Last Friday I started my briefing tour in beautiful Vienna, where I had a chance to address government IT executives in two separate meetings, both focused on the topic of cloud computing. At the end of the second meeting I got a question I have heard several times, but was asked with an interesting spin.

“Andrea, after hearing you for 45 minutes I have not yet understood what is the killer application for cloud computing in government”

Mission accomplished. Making people ask themselves that question, and concluding there is none was my intent from the very beginning.

Of course there are certain applications that are easier to deploy in the cloud, such as email and collaboration, CRM-like applications, open government apps are all good examples. But there is no point in looking for a killer application. It is far more important to look at cloud as one amongst many options to solve the problems we have to solve.

Asking for a killer application is like putting the car in front of the horses, and taking cloud as a solution to a problem that we may not have or that may not have the highest priority for us.

However, cloud is being mandated in different shapes and forms. The Cloud First policy in the US and the establishment Foundation Delivery Partners in the UK are just two examples of how governments around the world are pushing for cloud deployments as a means to reduce IT costs. Such a pressure, although important to get the ball rolling, may be shifting the attention from understanding how cloud-based services can help solve problems, to looking for solutions that others have deployed or are claimed to be “best practices”.

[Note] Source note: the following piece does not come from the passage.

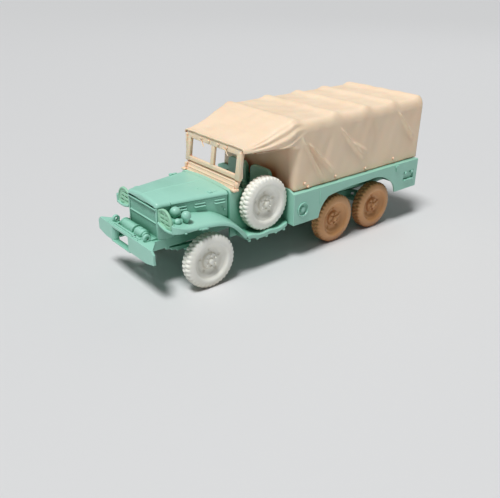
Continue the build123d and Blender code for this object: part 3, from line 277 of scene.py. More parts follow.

Let’s take cloud-based email, which seems to be quite a popular option these days. There are already significant differences between real total cost of ownership (TCO) and the red herring numbers of few bucks per user per month that some cloud supporters claim (without factoring in helpdesk, archiving, migration, mobile support, and so forth). Even when one gets the real TCO, there are wide variations between costs per user in different government organizations, and I have come across some IT organizations that run their email far more cheaply than they would going for a cloud solution. Therefore cloud email would be a great choice for some, but not for others, who would rather benefit from considering cloud in some other part of their IT portfolio.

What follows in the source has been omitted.